Он решил сыграть в поддавки и согласился, что преувеличил силы Аббас-мирзы. Далее Ермолов изложил Дибичу для передачи императору план будущей кампании, которую он уже активно готовил:
«…Он к первым числам апреля надеется иметь на два месяца провианта и достаточные способы к подвозу <…> что к тому же времени подвинет передовые войска к границам, поддерживая их главными силами, и что он ручается головою, что сходно повелениям Вашего Величества, займет все пространство ханств Эриванского и Нахичеванского до Аракса прежде знойного времени».
Затем Дибич приступил к главному предмету, ради которого он, собственно, и был командирован Николаем.
«Говоря насчет сношений с генералом Паскевичем, генерал Ермолов старался отклонить сей предмет, но наконец говорил, что ген.
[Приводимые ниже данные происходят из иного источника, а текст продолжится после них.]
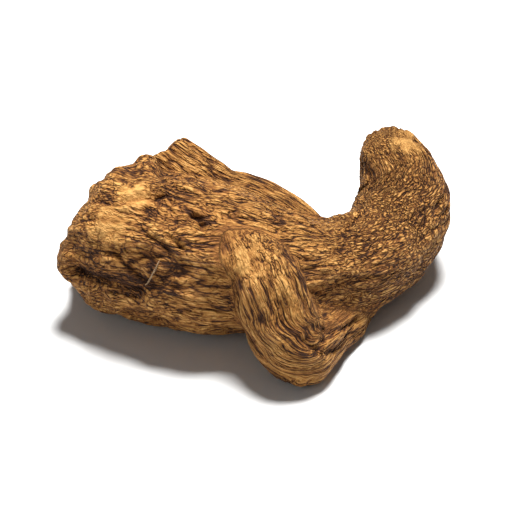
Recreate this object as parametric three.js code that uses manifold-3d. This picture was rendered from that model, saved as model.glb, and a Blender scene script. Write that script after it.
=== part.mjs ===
// One dried costus root, lying on a flat surface: a stout trunk that bends round into a hooked arm, a rib grown
// along its back, and a side root that drops over its front, turns at an elbow and grows back into the arm.
// Millimetres, +Z up. The origin is on the surface the root lies on, under its middle, and the trunk runs along X.
import * as THREE from "three";
import { mergeVertices } from "three/addons/utils/BufferGeometryUtils.js";
import Module from "manifold-3d";

const wasm = await Module();
wasm.setup();

// Driving dimensions
const TRUNK_RADIUS = 15.6; // at the thickest place, near the crown
const ARM_RADIUS = 10.4; // of the hooked arm
const SIDE_RADIUS = 6.8; // of the side root
const RIB_RADIUS = 7.0; // of the rib along the back
const REST_DEPTH = 0.45; // how much is worn flat where the root touches the surface

// The stations below are measured from under the crotch of the hook; this is where the middle of the root lies.
const MIDDLE = { x: 0.7, y: -0.8 };

// A limb is a list of stations along its centreline: [x, y, z, radius].
const trunk = {
  stations: [
    [-33.0, 4.8, 14.2 - REST_DEPTH, TRUNK_RADIUS - 1.4],
    [-27.0, 1.6, TRUNK_RADIUS - 0.6, TRUNK_RADIUS - 0.3],
    [-18.1, -3.2, TRUNK_RADIUS + 0.3, TRUNK_RADIUS],
    [-8.2, -6.6, TRUNK_RADIUS - 0.2, TRUNK_RADIUS - 0.6],
    [2.2, -6.6, 13.0, TRUNK_RADIUS - 2.9],
    [12.0, -3.8, 10.9, ARM_RADIUS],
    [21.0, 0.0, ARM_RADIUS - REST_DEPTH, ARM_RADIUS],
    [27.4, 7.6, ARM_RADIUS - 0.4 - REST_DEPTH, ARM_RADIUS - 0.4],
    [31.0, 15.2, 12.8, ARM_RADIUS - 0.1],
    [30.6, 19.8, 16.6, ARM_RADIUS - 1.3],
    [28.6, 23.2, 20.4, ARM_RADIUS - 3.1],
  ],
  firstDome: 8.5,
  lastDome: 6.0,
  rings: 54,
  sides: 40,
  flutes: [
    { count: 3, height: 0.03, phase: 0.6, twist: 0.012 },
    { count: 7, height: 0.02, phase: 2.1, twist: -0.01 },
  ],
};

const sideRoot = {
  stations: [
    [-6.0, -13.9, 22.3, SIDE_RADIUS - 1.8],
    [1.2, -16.5, 20.0, SIDE_RADIUS - 0.4],
    [2.6, -19.1, 18.0, SIDE_RADIUS + 0.2],
    [3.9, -21.4, 14.3, SIDE_RADIUS + 0.5],
    [5.6, -23.9, 9.8, SIDE_RADIUS + 0.3],
    [8.7, -25.4, 6.2 - REST_DEPTH, SIDE_RADIUS - 0.6],
    [12.2, -21.9, 5.1, SIDE_RADIUS - 1.8],
    [15.2, -16.8, 4.0, SIDE_RADIUS - 2.8],
    [18.5, -11.5, 3.2, SIDE_RADIUS - 3.5],
    [21.4, -6.8, 2.9, SIDE_RADIUS - 4.0],
  ],
  firstDome: 3.0,
  lastDome: 2.0,
  rings: 34,
  sides: 24,
  flutes: [{ count: 4, height: 0.04, phase: 1.0, twist: 0.02 }],
};

// The web that fills the bend of the side root, between it and the underside of the arm.
const web = {
  stations: [
    [6.4, -21.2, 9.6, SIDE_RADIUS - 1.6],
    [10.4, -19.6, 6.8, SIDE_RADIUS - 1.7],
    [13.2, -16.4, 4.9, SIDE_RADIUS - 2.5],
    [16.4, -11.6, 4.2, SIDE_RADIUS - 3.3],
  ],
  firstDome: 3.0,
  lastDome: 3.0,
  rings: 12,
  sides: 16,
  flutes: [],
};

const rib = {
  stations: [
    [-20.4, 17.9, 23.2, RIB_RADIUS + 0.1],
    [-15.0, 15.9, 21.2, RIB_RADIUS - 0.1],
    [-7.6, 13.2, 18.2, RIB_RADIUS - 1.0],
    [-0.9, 10.4, 17.6, RIB_RADIUS - 1.4],
    [4.2, 8.0, 17.2, RIB_RADIUS - 2.2],
    [8.6, 5.0, 15.6, RIB_RADIUS - 2.7],
    [12.5, 1.6, 13.0, RIB_RADIUS - 3.2],
  ],
  firstDome: 3.4,
  lastDome: 3.0,
  rings: 24,
  sides: 24,
  flutes: [{ count: 4, height: 0.05, phase: 0.4, twist: 0.015 }],
};

// Knobs round the rim of the broken crown: where on the rim, in degrees from its top, and how big.
const crownKnobs = [
  { angle: -72, radius: 4.4 },
  { angle: -36, radius: 5.0 },
  { angle: 4, radius: 4.8 },
  { angle: 40, radius: 5.2 },
  { angle: 74, radius: 4.4 },
];
const KNOB_INSET = 0.8; // of a knob's radius: how far its middle lies inside the rim
const KNOB_SINK = 0.82; // of a knob's radius: how far its middle lies under the broken face

// The crown is broken off across this plane.
const CROWN_POINT = new THREE.Vector3(-35.0, 3.4, 20.0);
const CROWN_NORMAL = new THREE.Vector3(-0.877, 0.276, 0.393).normalize();

// Its lower edge is broken off too, and leans in under a lip.
const LIP_POINT = new THREE.Vector3(-40.0, -2.1, 12.3);
const LIP_NORMAL = new THREE.Vector3(-0.894, -0.257, -0.366).normalize();

// The end of the rib is broken off across this plane.
const RIB_END_POINT = new THREE.Vector3(-15.6, 20.1, 27.2);
const RIB_END_NORMAL = new THREE.Vector3(-0.616, 0.452, 0.645).normalize();

const CUTTER_SIZE = 200;
const UP = new THREE.Vector3(0, 0, 1);

// Radius of the skin at an angle round a limb: the station's radius with shallow flutes that wind slowly along it.
function flutedRadius(limb, radius, angle, distance) {
  let factor = 1;
  for (const flute of limb.flutes) {
    factor += flute.height * Math.cos(flute.count * angle + flute.phase + flute.twist * distance * flute.count);
  }
  return radius * factor;
}

// The rings of a limb: its centre, its across and upward directions, its radius and its distance along the limb.
function ringsOf(limb) {
  const centreline = new THREE.CatmullRomCurve3(limb.stations.map(([x, y, z]) => new THREE.Vector3(x, y, z)));
  const radii = new THREE.CatmullRomCurve3(limb.stations.map(([, , , r]) => new THREE.Vector3(r, 0, 0)));
  const length = centreline.getLength();
  const rings = [];
  const addRing = (t, push, shrink) => {
    const tangent = centreline.getTangent(t);
    const top = UP.clone().addScaledVector(tangent, -UP.dot(tangent)).normalize();
    rings.push({
      centre: centreline.getPoint(t).addScaledVector(tangent, push),
      top,
      across: tangent.clone().cross(top),
      radius: radii.getPoint(t).x * shrink,
      distance: t * length + push,
    });
  };
  const domeSteps = [80, 60, 40, 20].map(THREE.MathUtils.degToRad);
  for (const a of domeSteps) addRing(0, -limb.firstDome * Math.sin(a), Math.cos(a));
  for (let i = 0; i <= limb.rings; i++) addRing(i / limb.rings, 0, 1);
  for (const a of domeSteps.toReversed()) addRing(1, limb.lastDome * Math.sin(a), Math.cos(a));
  return rings;
}

// A limb as one closed surface: its rings joined by quads, with a point at each end.
function limbGeometry(limb) {
  const rings = ringsOf(limb);
  const positions = [];
  const indices = [];
  for (const ring of rings) {
    for (let j = 0; j < limb.sides; j++) {
      const angle = (2 * Math.PI * j) / limb.sides;
      const radius = flutedRadius(limb, ring.radius, angle, ring.distance);
      const point = ring.centre
        .clone()
        .addScaledVector(ring.top, radius * Math.cos(angle))
        .addScaledVector(ring.across, radius * Math.sin(angle));
      positions.push(...point);
    }
  }
  const poles = [rings[0].centre, rings[rings.length - 1].centre];
  for (const pole of poles) positions.push(...pole);
  const firstPole = rings.length * limb.sides;
  for (let i = 0; i + 1 < rings.length; i++) {
    for (let j = 0; j < limb.sides; j++) {
      const next = (j + 1) % limb.sides;
      const a = i * limb.sides + j;
      const b = i * limb.sides + next;
      indices.push(a, b, b + limb.sides, a, b + limb.sides, a + limb.sides);
    }
  }
  const lastRing = (rings.length - 1) * limb.sides;
  for (let j = 0; j < limb.sides; j++) {
    const next = (j + 1) % limb.sides;
    indices.push(firstPole, next, j);
    indices.push(firstPole + 1, lastRing + j, lastRing + next);
  }
  const geometry = new THREE.BufferGeometry();
  geometry.setAttribute("position", new THREE.Float32BufferAttribute(positions, 3));
  geometry.setIndex(indices);
  return geometry;
}

function toSolid(geometry) {
  const bare = geometry.clone();
  bare.deleteAttribute("normal");
  bare.deleteAttribute("uv");
  const merged = mergeVertices(bare, 1e-4);
  return new wasm.Manifold(
    new wasm.Mesh({
      numProp: 3,
      vertProperties: new Float32Array(merged.attributes.position.array),
      triVerts: new Uint32Array(merged.index.array),
    }),
  );
}

function toGeometry(solid) {
  const mesh = solid.getMesh();
  const geometry = new THREE.BufferGeometry();
  geometry.setAttribute("position", new THREE.Float32BufferAttribute(mesh.vertProperties, 3));
  geometry.setIndex(new THREE.Uint32BufferAttribute(mesh.triVerts, 1));
  geometry.computeVertexNormals();
  return geometry;
}

// A block whose one face lies on a plane, with all of it on the side that the normal points to.
function blockBeyond(point, normal) {
  const block = new THREE.BoxGeometry(CUTTER_SIZE, CUTTER_SIZE, CUTTER_SIZE);
  block.translate(0, 0, CUTTER_SIZE / 2);
  block.applyQuaternion(new THREE.Quaternion().setFromUnitVectors(UP, normal));
  block.translate(point.x, point.y, point.z);
  return toSolid(block);
}

// A knob at an angle round the crown's rim, sunk so that only its cap stands out.
function knobSolid({ angle, radius }) {
  const [first, second] = trunk.stations.map(([x, y, z]) => new THREE.Vector3(x, y, z));
  const along = second.clone().sub(first).normalize();
  const top = UP.clone().addScaledVector(along, -UP.dot(along)).normalize();
  const across = along.clone().cross(top);
  const turn = THREE.MathUtils.degToRad(angle);
  const outward = top.multiplyScalar(Math.cos(turn)).addScaledVector(across, Math.sin(turn));
  const centre = first.clone().addScaledVector(outward, trunk.stations[0][3] - KNOB_INSET * radius);
  const toFace = CROWN_POINT.clone().sub(centre).dot(CROWN_NORMAL) / along.dot(CROWN_NORMAL);
  centre.addScaledVector(along, toFace).addScaledVector(CROWN_NORMAL, -KNOB_SINK * radius);
  return toSolid(new THREE.IcosahedronGeometry(radius, 3).translate(...centre));
}

const brokenRib = toSolid(limbGeometry(rib)).subtract(blockBeyond(RIB_END_POINT, RIB_END_NORMAL));
let crown = toSolid(limbGeometry(trunk)).add(brokenRib);
crown = crown.subtract(blockBeyond(CROWN_POINT, CROWN_NORMAL)).subtract(blockBeyond(LIP_POINT, LIP_NORMAL));
let root = crown.add(toSolid(limbGeometry(sideRoot))).add(toSolid(limbGeometry(web)));
for (const knob of crownKnobs) root = root.add(knobSolid(knob));
root = root.subtract(blockBeyond(new THREE.Vector3(0, 0, 0), new THREE.Vector3(0, 0, -1)));

const bark = new THREE.MeshStandardMaterial({ color: 0x8a5f33, roughness: 0.85, metalness: 0 });
const rootMesh = new THREE.Mesh(toGeometry(root), bark);
rootMesh.name = "costus_root";
rootMesh.position.set(-MIDDLE.x, -MIDDLE.y, 0);

const object = new THREE.Group();
object.add(rootMesh);

export default object;
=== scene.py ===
"""One dried costus root lying on a pale floor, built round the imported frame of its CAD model.

The root is one closed skin. Its limbs are balls of changing radius strung along smooth centrelines and
blended where they meet, and its crown and the end of its rib are broken off across planes. The skin is found
on a coarse grid, subdivided, drawn onto the blended limbs, and then raised and lowered by furrows that follow
the grain of each limb. The finest furrows are the bark material's own.
"""

from collections import namedtuple

import bpy
import numpy as np
from mathutils import Matrix, Vector


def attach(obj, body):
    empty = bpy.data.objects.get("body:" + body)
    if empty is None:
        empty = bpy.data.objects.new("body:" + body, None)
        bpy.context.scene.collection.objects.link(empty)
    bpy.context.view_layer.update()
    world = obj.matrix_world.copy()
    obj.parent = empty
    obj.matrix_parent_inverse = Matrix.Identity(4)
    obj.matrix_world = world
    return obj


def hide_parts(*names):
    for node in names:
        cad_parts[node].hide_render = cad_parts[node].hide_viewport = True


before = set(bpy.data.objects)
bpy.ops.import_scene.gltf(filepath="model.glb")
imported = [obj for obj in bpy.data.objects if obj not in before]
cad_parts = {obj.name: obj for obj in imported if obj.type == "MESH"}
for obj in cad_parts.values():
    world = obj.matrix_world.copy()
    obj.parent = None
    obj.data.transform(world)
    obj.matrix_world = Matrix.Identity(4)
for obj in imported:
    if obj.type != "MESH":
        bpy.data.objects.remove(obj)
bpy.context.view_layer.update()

MM = 0.001  # metres

# Sizes of the limbs, in millimetres, as in the CAD model
TRUNK_RADIUS = 15.6
ARM_RADIUS = 10.4
SIDE_RADIUS = 6.8
RIB_RADIUS = 7.0
REST_DEPTH = 0.45
MIDDLE = np.array([0.7, -0.8, 0.0])  # where the frame's origin lies among the stations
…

Паскевич кажется ему характера не довольно твердого и под влиянием других, ибо не всегда равно с ним обходится; что он, как полагает генерал Ермолов, надеется после него командовать; но он, генерал Ермолов, привыкнув исполнять Высочайшую волю, не мог решиться при приезде генерала Паскевича сказаться больным, как бы может быть сделали на его месте другие; что после генерал Паскевич стал требовать от него все бумаги и приказы, которые он отдает, и отвергнул предложение его, чтобы сообщать оные от дежурства Ермолова дежурному штаб-офицеру Паскевича, и что он, Ермолов, не почел себя в обязанности давать ему отчет в бумагах по управительной части. Я ему на сие сказал, что Ваше Величество, зная генерала Паскевича еще более нежели мне он известен, изволили мне ручаться за него, что при деликатном обхождении он будет вернейшим помощником. Генерал Ермолов сказал, что рад моему приезду, надеясь, что я разграничу отношения, долженствующие быть между ними с учреждением новых штабов, и уверен, что устрою так, что будет безобидно для звания его».